Sir, Can I Take That One?
Thank you, sir.
A question was asked over at BFD and I have the time (just began my vacation!) and the inclination to answer it…more fully than in my driveby comment. Question is: “Oh Critics of the war in Iraq, where are you now?”
Right here, Jonathan. All over the place. Just because there is a purple finger syndrome doesn’t mean we’re all Joe Lieberman now. You can count me as a critic of the war who did not evaporate after a seemingly successful Iraqi election. The first criticism I have is that we should not have invaded in the first place. I won’t rehash the plethora of evidence, but it has been handily proven that the original justifications for invading were not valid.
I really don’t remember the POTUS standing up and saying, “We need to invade Iraq because their people deserve democracy and we also need a base of operation in this critical area of the world. ” I’m sure that speech would not have gone over quite as well as the fear mongering mushroom cloud ones we all heard pre-invasion.
I bet you and others are very glad when there is a shift of focus on how we got there. That argument does not suit you quite as well as a focus on purple fingers. I could not be more direct or vitrolic than Russo when he says: “take your purple finger and shove it up your you know what.”
Do I hope for a better Iraq? You bet I do. I just realize our continued occupation and “enduring bases” in the country will not help. Don’t kid yourself that Iraqis don’t want us out - they want us and the terrorists we brought both out!
Understand the bait and switch game that has been played. The worry is (at least for me) that an administration can (and did) have ulterior motives, sell us a line of bull to get us behind going to war, and then conveniently switch the discussion to some universally accepted concept like “freedom” or “democracy”. It is wool being pulled firmly over our eyes.
So that’s where I’m at Jonathan. Thanks for asking.
Update: This nugget from among the comments in the BFD thread:
(from Niko) Yet the biggest crime in this war, in any war is not the devastation we all see! It is the fact that it perpetuates the false notion that such ends justify the means and in doing so the dark forces that create such means strip humanity from true hope in resolving its problems through peaceful cooperation.
…uh, damn. Very well put.



Eric, sorry to have missed this one in the moment last week, but it’s a thoughtful post and I wanted to respond. As I have written, I did not support the invasion of Iraq, so we’re in agreement there. I believe Bush 1 should have finished the job when we had the justification and international support following Sodom Hussein’s brutal invasion and rape of Kuwait. I think he got cold feet when he realized that removing Sodom Hussein would result in chaos, and he lacked the backbone to deal with reconstructing Iraq. I believe Bush 2’s invasion is partly some father-son need to rectify that, but I’m not a psychiatrist or shaman and don’t have any special ability to peer into the soul of other humans, so I’ll leave that belief unexplored. Suffice it to say, I was uncomfortable at the time of the current invasion about the justifications being used to undertake the war; they didn’t “feel” right.

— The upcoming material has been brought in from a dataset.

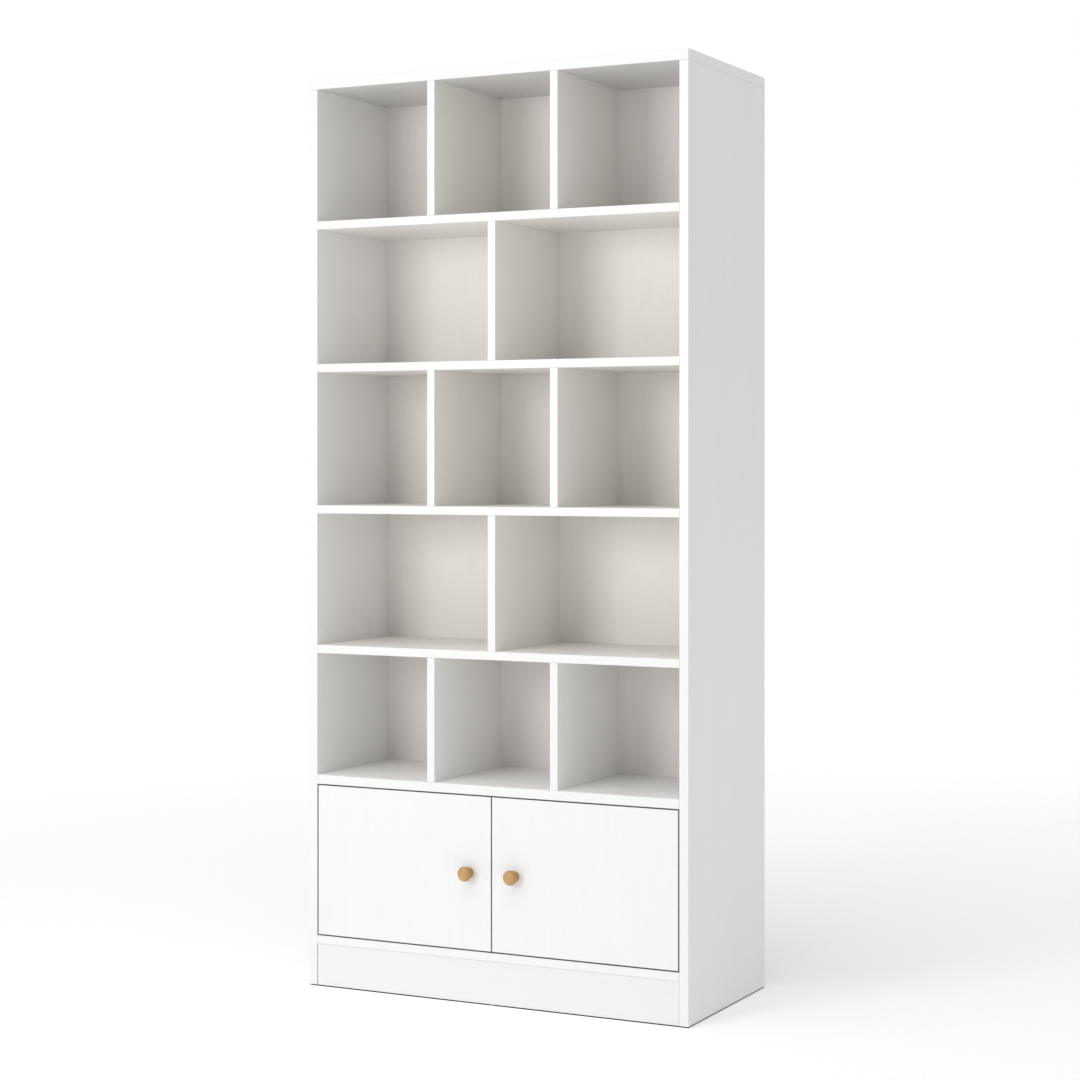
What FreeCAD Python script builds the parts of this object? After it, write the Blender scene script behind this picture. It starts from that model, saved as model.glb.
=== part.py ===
import FreeCAD, Part
import math
import os
import re

import Sketcher
from FreeCAD import Placement, Rotation, Vector

# A free-standing bookcase with two inset doors at the bottom.
#
# Frame: +Z up, millimetres, front towards -Y.  The origin is on the floor, under the middle of
# the space that the bookcase fills, knobs included.  The rows are counted from the top: row 1 is
# the highest, row 5 stands on the cabinet.  Rows 1, 3 and 5 have three spaces, rows 2 and 4 two.

# ---------------------------------------------------------------- driving dimensions

SIZES = [
    # carcass
    ("width", 800, "overall width"),
    ("depth", 375, "depth of the carcass, without the knobs"),
    ("side_thick", 18, "side panels"),
    ("top_thick", 20, "top panel, which lies on the side panels"),
    ("bottom_thick", 16, "floor of the cabinet"),
    ("cabinet_top_thick", 18, "shelf 5, the roof of the cabinet"),
    ("shelf_thick", 16, "shelves 1 to 4"),
    ("divider_thick", 16, "upright dividers and the partition"),
    ("rail_thick", 16, "kick board and rear rail of the plinth"),
    ("edge_round", 0.8, "rounding of the banded front edges"),
    # heights, from the floor up
    ("glide_thick", 2, "plastic glides under the panels"),
    ("plinth_height", 80, "kick board"),
    ("cabinet_height", 294, "door opening"),
    ("row_five", 236, "clear height of row 5"),
    ("row_four", 255, "clear height of row 4"),
    ("row_three", 258, "clear height of row 3"),
    ("row_two", 261, "clear height of row 2"),
    ("row_one", 256, "clear height of row 1"),
    # back
    ("back_thick", 3, "hardboard sheets"),
    ("back_inset", 100, "from the sheets to the wall side, room for a skirting board and cables"),
    ("groove_deep", 8, "groove for the sheets"),
    ("groove_slack", 0.1, "play of a sheet in its groove, each side"),
    ("sheet_slack", 0.5, "play at the bottom of the groove"),
    ("strip_web", 1.2, "web of the joining strip between two sheets"),
    ("strip_wing", 0.8, "wings of the joining strip"),
    ("strip_high", 13, "height of the wings"),
    ("strip_room", 1, "shelf cut back to leave room for the strip"),
    ("strip_gap", 0.05, "play between wing and sheet"),
    # doors
    ("door_thick", 16, "doors"),
    ("door_gap", 2.5, "gap round and between the doors"),
    ("partition_back", 3, "from the back of the doors to the partition"),
    # cam joints, dowels and screws
    ("joint_inset", 45, "joints from the front and rear edges"),
    ("joint_step", 32, "from a cam bolt to its dowel"),
    ("plinth_step", 24, "the same on the upright ends of the plinth boards"),
    ("cam_back", 24, "centre of a cam from the end of its board"),
    ("cam_wide", 14.8, "cam lock"),
    ("cam_bore", 15, "bore for a cam lock"),
    ("cam_high", 12, "height of a cam lock"),
    ("cam_over", 4.5, "bore depth past the middle of the board"),
    ("cam_slot", 5.4, "slot in a cam for the neck of its bolt"),
    ("cam_hollow", 8, "hollow in a cam for the head of its bolt"),
    ("driver_slot_long", 10.8, "slot in a cam for the screwdriver"),
    ("driver_slot_wide", 1.4, "width of that slot"),
    ("bolt_thread", 5, "threaded end of a cam bolt"),
    ("bolt_shank", 6.8, "shank of a cam bolt"),
    ("bolt_neck", 4, "neck of a cam bolt"),
    ("bolt_head", 7, "head of a cam bolt"),
    ("bolt_sunk", 11, "threaded length in the side panel"),
    ("bolt_shank_long", 16.5, "length of the shank"),
    ("bolt_neck_long", 6, "length of the neck"),
    ("bolt_head_long", 3, "length of the head"),
    ("fit_slack", 0.1, "play across a bolt, nail or pin in its hole"),
    ("end_bore", 8, "bores in the end of a board"),
    ("end_bore_deep", 21, "depth of those bores"),
    ("dowel_wide", 7.9, "wooden dowel"),
    ("dowel_short", 10, "length of a dowel in the face of a board"),
    ("dowel_long", 20, "length of a dowel in the end of a board"),
    ("dowel_bevel", 1, "bevel on the ends of a dowel"),
    ("bore_spare", 1, "depth of a blind bore past the end of what fills it"),
    ("screw_inset", 60, "divider screws and dowels from the front and rear edges"),
    ("screw_long", 50, "panel screw"),
    ("screw_wide", 6.8, "panel screw across its thread"),
    ("screw_bore", 7, "bore for a panel screw"),
    ("head_wide", 10, "head of a panel screw"),
    ("head_bore", 10.2, "recess for that head"),
    ("head_deep", 3.5, "height of that head"),
    ("key_wide", 4, "socket for the key"),
    ("key_deep", 2.5, "depth of the socket"),
    ("slot_share", 0.8, "slot in a standing screw head, as a share of the head's diameter"),
    ("slot_wide", 1.2, "width of that slot"),
    ("cap_wide", 16, "cover cap"),
    ("cap_thick", 1, "height of a cover cap"),
    ("cap_round", 0.4, "rounding of a cover cap"),
    # nails and glides
    ("nail_wide", 1.6, "nail"),
    ("nail_long", 18, "nail under its head"),
    ("nail_head", 4, "head of a nail"),
    ("nail_head_thick", 0.6, "height of that head"),
    ("nail_inset", 90, "first nail from the end of a shelf"),
    ("glide_wide", 14, "glide"),
    ("spike_wide", 1.8, "spike of a glide"),
    ("spike_long", 12, "length of the spike"),
    ("glide_inset", 40, "glides from the front and rear edges"),
    # knobs
    ("knob_reach", 28, "from the door to the tip of the knob"),
    ("knob_across", 48, "centre of a knob from the middle of the bookcase"),
    ("knob_head", 14, "radius of the head"),
    ("knob_rim", 4.5, "radius of the rounded rim of the head"),
    ("knob_rim_reach", 18, "from the door to the widest part of the head"),
    ("knob_neck", 8, "radius of the neck"),
    ("knob_hollow", 6, "radius of the hollow curve of the neck"),
    ("knob_foot", 3.5, "straight edge at the foot"),
    ("knob_screw", 4, "screw in the knob"),
    ("knob_screw_bore", 4.2, "bore for it"),
    ("knob_screw_deep", 14, "length of the screw in the knob"),
    ("knob_screw_head", 8, "head of that screw"),
    ("knob_screw_head_thick", 2.4, "height of that head"),
    # concealed hinges: across is measured from the inner face of the side panel, deep from the
    # front of the carcass
    ("hinge_inset", 60, "hinges from the upper and lower edges of the door"),
    ("cup_across", 25, "centre of the cup"),
    ("cup_wide", 34.9, "cup"),
    ("cup_bore", 35, "bore for the cup"),
    ("cup_bore_deep", 11.5, "depth of that bore"),
    ("cup_deep", 11.4, "depth of the cup"),
    ("cup_hollow", 33, "inside of the cup"),
    ("cup_floor", 0.8, "floor of the cup"),
    ("flange_thick", 1, "flange on the back of the door"),
    ("flange_round", 20, "radius of the flange round the cup"),
    ("wing_step", 6, "screws in the flange, past the centre of the cup"),
    ("wing_apart", 24, "screws in the flange, above and below the centre"),
    ("wing_end", 5, "radius of the ends of the flange"),
    ("cup_screw", 3.5, "screws in the flange"),
    ("cup_screw_bore", 3.7, "bore for them"),
    ("cup_screw_long", 11, "length under the head"),
    ("cup_screw_head", 6.5, "head of these screws"),
    ("cup_screw_head_thick", 1.8, "height of that head"),
    ("pin_across", 20, "hinge pin"),
    ("pin_deep", 8, "hinge pin"),
    ("pin_wide", 3, "diameter of the hinge pin"),
    ("pin_half", 16.3, "half the length of the hinge pin"),
    ("pin_play", 0.05, "radial running play of the pin in the cup"),
    ("eye_radius", 2.2, "eye of the hinge arm, round the pin"),
    ("arm_thick", 2, "strip of the hinge arm"),
    ("arm_high", 12, "width of that strip"),
    ("neck_across", 37.5, "gooseneck, where it leaves the cup"),
    ("neck_low", 17.4, "gooseneck, lower bend"),
    ("neck_high", 26, "gooseneck, upper bend"),
    ("crown_across", 33.5, "gooseneck, start of the crown"),
    ("crown_deep", 30.2, "gooseneck, crown"),
    ("bend_across", 12.5, "gooseneck, end of the crown"),
    ("rail_across", 7, "part of the arm that lies on the plate"),
    ("rail_start", 38, "start of that part"),
    ("rail_end", 78, "end of that part"),
    ("plate_thick", 2, "wings of the mounting plate"),
    ("plate_start", 45, "front edge of the wings"),
    ("plate_wide", 16, "wings, front to rear"),
    ("plate_high", 50, "wings, top to bottom"),
    ("plate_round", 4, "rounding of the wings' corners"),
    ("plate_block", 6, "height of the block under the arm"),
    ("block_start", 40, "front end of the block"),
    ("block_end", 77, "rear end of the block"),
    ("plate_hole_apart", 32, "screws of the mounting plate, one above the other"),
    ("plate_screw", 5, "screws of the mounting plate"),
    ("plate_screw_bore", 5.2, "bore for them"),
    ("plate_screw_long", 12, "length under the plate"),
    ("plate_screw_head", 8, "head of these screws"),
    ("plate_screw_head_thick", 2.2, "height of that head"),
    # magnetic catches
    ("catch_across", 34, "centre of a catch from the middle of the bookcase"),
    ("catch_wide", 40, "housing, side to side"),
    ("catch_long", 15, "housing, front to rear"),
    ("catch_high", 13, "housing, top to bottom"),
    ("catch_pin", 3, "pins on top of the housing"),
    ("catch_pin_long", 8, "length of the pins"),
    ("catch_pin_apart", 26, "from one pin to the other"),
    ("magnet_wide", 30, "magnet, side to side"),
    ("magnet_long", 8, "magnet, front to rear"),
    ("magnet_high", 7, "magnet, top to bottom"),
    ("magnet_out", 1, "magnet standing out of the housing"),
    ("strike_thick", 1, "strike plate on the door"),
    ("strike_gap", 0.3, "from the magnet to the strike plate"),
    ("strike_wide", 32, "strike plate, side to side"),
    ("strike_high", 9, "strike plate, top to bottom"),
    ("strike_drop", 5.5, "centre of the strike plate under the top edge of the door"),
    ("prong_wide", 2, "prongs of the strike plate"),
    ("prong_long", 6, "length of the prongs"),
    ("prong_apart", 22, "from one prong to the other"),
    # wall brackets
    ("bracket_apart", 600, "from one bracket to the other"),
    ("bracket_wide", 20, "bracket, side to side"),
    ("bracket_thick", 2, "steel of the bracket"),
    ("bracket_round", 5, "rounding of the bracket's corners"),
    ("bracket_flat", 32, "leg on the top panel"),
    ("bracket_rise", 26, "leg against the wall"),
    ("bracket_hole", 5, "hole for the wall screw"),
    ("bracket_hole_rise", 16, "that hole above the top panel"),
    ("bracket_screw", 4, "screw in the top panel"),
    ("bracket_screw_bore", 4.2, "bore for it"),
    ("bracket_screw_long", 12, "length of that screw in the panel"),
    ("bracket_screw_head", 8, "head of that screw"),
    ("bracket_screw_head_thick", 2.4, "height of that head"),
    ("bracket_screw_step", 18, "that screw from the wall side"),
]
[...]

I believe and have always believed that there is always a moral justification for removing murderous brutal dictators like Sodom Hussein, but also that the U.S. cannot undertake to be the moral police for the entire world. I’m not surprised that, with the benefit of hindsight, we have discovered that some of the justifications for the invasion have not been supported.
However, I would argue with your premise that “it has been handily proven that the original justifications for invading were not valid,” specifically your use of “handily proven” and “evidence.” The only evidentiary proceedings of which I am aware were held in the Senate Intelligence Committee, and the findings of that series of hearings were that intelligence was not slanted by political figures, it was just bad intelligence. All of the other information about the justifications for the war (which is what I presume you mean by “evidence”) is not, in fact, evidence, but media reports of various people’s recollections, opinions, and political agendas. Media reports do not meet the test of being “evidence.” I find it to be troubling that accusations made by political opponents of any administration, once reported in the media, somehow become the truth for many people. It is abundantly clear that the media is gullible, easy to manipulate, hasty, and sometimes downright sloppy. So I won’t accept your position here and would ask you to examine if you accept media reports as “evidence.” If your answer is “Yes,” do you accept all media reports with equal credulity, or just those that agree with your own opinions and beliefs? (See how we do that; we accept as truth that with which we agree, and dismiss that which does not comport with our world view.)
The debate over how we got to Iraq is all good and well, but there we are.We can’t reverse the past. What do we do now? I think we have two choices: withdraw and let the Iraqis murder each other, or stay and work to form the democracy that the Bush team envisions for Iraq. I don’t find either choice to be particularly palatable, but those are the choices we have. I prefer the second outcome, even if the road to it is messy and costly, to the first, which I would consider to be a cowardly and morally reprehensible course of action.
The democratic process is taking hold in Iraq. Is that bad?